We understand the stakes—financial, reputational, and relational—and act decisively to protect our clients.

FAQ: Breach of Fiduciary Duty in Ontario

Who can be held liable for breach of fiduciary duty?
Directors, officers, trustees, partners, and senior employees may all owe fiduciary duties.

Can fiduciary duties be waived?
Generally, no. Duties of loyalty and good faith are core obligations that cannot be contracted away entirely.

How long do I have to bring a claim?
Most fiduciary claims must be brought within two years of discovering the breach, though equitable principles may extend limitation periods in some cases.

What if the breach is ongoing?
Courts can issue injunctions to stop ongoing misconduct and preserve assets.

Are fiduciary duties owed only in corporations?
No. They arise in a wide range of relationships based on trust, vulnerability, and discretion.

Practical Guidance for Business Owners and Stakeholders

  • Draft clear governance and fiduciary duty clauses in contracts.
  • Monitor financial records and insist on transparency.
  • Act immediately when red flags emerge.
  • Use litigation not only to recover losses but also to deter misconduct.

Conclusion

Breach of fiduciary duty undermines the trust essential to corporate governance, partnerships, and trusts. Ontario law provides powerful remedies to address breaches and protect beneficiaries, shareholders, and businesses.
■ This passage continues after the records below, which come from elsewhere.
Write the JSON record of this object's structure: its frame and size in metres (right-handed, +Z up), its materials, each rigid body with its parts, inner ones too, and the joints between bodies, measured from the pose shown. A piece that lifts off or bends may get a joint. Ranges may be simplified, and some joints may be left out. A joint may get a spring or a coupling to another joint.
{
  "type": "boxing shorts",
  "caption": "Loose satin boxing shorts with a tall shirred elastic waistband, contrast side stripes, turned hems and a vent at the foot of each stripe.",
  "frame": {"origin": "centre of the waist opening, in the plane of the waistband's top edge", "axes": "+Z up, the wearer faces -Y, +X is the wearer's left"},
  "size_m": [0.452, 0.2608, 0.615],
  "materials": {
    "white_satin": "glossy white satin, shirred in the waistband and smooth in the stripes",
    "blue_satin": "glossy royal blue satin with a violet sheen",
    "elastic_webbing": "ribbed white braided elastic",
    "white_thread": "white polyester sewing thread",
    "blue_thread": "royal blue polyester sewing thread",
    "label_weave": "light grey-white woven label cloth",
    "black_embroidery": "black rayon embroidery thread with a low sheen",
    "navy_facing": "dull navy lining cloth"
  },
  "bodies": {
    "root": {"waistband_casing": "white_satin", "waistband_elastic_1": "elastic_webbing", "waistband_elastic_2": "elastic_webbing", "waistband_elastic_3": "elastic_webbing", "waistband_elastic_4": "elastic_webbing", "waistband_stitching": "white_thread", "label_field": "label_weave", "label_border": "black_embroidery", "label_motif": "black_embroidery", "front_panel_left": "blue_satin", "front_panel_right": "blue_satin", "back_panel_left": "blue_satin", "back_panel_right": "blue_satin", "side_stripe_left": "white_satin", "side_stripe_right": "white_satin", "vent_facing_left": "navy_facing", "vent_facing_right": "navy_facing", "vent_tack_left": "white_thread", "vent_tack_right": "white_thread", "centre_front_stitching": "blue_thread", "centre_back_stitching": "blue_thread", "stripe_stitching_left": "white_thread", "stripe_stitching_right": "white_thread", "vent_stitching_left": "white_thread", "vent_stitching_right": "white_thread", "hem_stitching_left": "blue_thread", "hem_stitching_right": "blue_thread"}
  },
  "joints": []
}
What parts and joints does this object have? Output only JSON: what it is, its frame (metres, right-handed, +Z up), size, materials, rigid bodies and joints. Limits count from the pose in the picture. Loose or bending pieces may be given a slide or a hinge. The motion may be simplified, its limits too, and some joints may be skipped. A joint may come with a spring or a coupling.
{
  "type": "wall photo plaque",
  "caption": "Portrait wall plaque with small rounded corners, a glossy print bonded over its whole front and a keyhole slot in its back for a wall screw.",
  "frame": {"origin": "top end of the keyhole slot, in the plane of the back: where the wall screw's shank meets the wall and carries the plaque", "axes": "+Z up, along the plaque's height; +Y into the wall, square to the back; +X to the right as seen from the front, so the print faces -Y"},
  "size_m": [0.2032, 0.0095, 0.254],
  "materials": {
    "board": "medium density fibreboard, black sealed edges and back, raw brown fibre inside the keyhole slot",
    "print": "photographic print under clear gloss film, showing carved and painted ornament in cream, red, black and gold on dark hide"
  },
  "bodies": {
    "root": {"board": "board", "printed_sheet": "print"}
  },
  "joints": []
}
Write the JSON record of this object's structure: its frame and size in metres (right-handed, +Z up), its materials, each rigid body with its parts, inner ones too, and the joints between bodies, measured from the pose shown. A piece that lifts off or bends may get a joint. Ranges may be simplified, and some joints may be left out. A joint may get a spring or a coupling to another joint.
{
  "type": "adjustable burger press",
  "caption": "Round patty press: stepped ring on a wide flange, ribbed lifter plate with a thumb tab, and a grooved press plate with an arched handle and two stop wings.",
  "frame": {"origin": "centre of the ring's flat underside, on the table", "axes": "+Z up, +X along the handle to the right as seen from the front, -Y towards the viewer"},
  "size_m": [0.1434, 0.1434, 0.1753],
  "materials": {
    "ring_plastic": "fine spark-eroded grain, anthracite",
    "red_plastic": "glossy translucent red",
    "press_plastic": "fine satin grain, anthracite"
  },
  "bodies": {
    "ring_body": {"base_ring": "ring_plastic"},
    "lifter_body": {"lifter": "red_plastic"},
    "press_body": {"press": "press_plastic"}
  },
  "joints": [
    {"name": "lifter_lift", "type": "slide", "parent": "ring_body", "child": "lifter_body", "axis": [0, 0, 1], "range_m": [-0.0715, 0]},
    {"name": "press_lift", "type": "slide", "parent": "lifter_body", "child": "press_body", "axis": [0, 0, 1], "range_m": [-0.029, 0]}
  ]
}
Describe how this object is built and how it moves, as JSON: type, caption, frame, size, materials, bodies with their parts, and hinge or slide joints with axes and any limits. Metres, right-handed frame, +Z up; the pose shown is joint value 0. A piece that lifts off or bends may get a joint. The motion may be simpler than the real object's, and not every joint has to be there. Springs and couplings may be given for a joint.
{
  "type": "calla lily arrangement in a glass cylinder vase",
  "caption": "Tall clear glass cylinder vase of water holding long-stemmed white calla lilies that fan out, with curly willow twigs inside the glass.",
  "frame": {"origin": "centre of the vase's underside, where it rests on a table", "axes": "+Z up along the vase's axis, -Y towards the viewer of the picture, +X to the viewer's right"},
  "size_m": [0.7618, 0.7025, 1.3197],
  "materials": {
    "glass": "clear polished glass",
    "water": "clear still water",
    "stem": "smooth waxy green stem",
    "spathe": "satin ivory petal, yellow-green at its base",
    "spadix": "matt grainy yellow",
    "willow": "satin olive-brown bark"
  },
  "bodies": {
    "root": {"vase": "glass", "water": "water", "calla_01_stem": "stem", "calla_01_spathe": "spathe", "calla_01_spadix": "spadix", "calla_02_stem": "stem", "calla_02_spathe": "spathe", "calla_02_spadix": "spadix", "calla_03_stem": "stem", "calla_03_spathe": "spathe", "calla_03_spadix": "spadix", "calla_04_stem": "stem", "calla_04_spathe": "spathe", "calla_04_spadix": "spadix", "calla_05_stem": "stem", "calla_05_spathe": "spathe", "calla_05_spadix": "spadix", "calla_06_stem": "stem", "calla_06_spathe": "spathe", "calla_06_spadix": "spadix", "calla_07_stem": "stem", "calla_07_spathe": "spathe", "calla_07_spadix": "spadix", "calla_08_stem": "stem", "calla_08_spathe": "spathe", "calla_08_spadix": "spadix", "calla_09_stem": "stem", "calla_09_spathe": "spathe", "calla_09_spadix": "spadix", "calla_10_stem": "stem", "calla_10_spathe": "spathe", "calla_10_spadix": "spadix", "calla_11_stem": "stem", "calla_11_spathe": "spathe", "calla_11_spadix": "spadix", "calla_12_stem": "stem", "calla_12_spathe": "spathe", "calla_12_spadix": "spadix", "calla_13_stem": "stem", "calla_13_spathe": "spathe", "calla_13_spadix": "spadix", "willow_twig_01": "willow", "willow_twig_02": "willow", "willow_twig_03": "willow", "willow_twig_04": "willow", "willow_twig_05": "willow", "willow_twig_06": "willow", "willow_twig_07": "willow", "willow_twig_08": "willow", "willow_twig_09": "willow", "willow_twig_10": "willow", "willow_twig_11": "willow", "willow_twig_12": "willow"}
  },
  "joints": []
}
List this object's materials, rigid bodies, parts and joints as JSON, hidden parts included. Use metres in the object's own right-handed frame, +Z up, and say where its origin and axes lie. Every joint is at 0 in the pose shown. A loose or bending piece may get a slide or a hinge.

By recognizing warning signs early, maintaining strong governance structures, and engaging experienced litigators, businesses and stakeholders can safeguard value, enforce accountability, and restore trust.

⚖️ Disclaimer
This article is provided for general information purposes only and does not constitute legal advice. You should not rely on the statements herein as a substitute for legal consultation specific to your circumstances. Every case is unique, and outcomes will vary depending on the facts and applicable law. Past results and case examples are not indicative of future success. If you require legal advice, please consult directly with a qualified lawyer.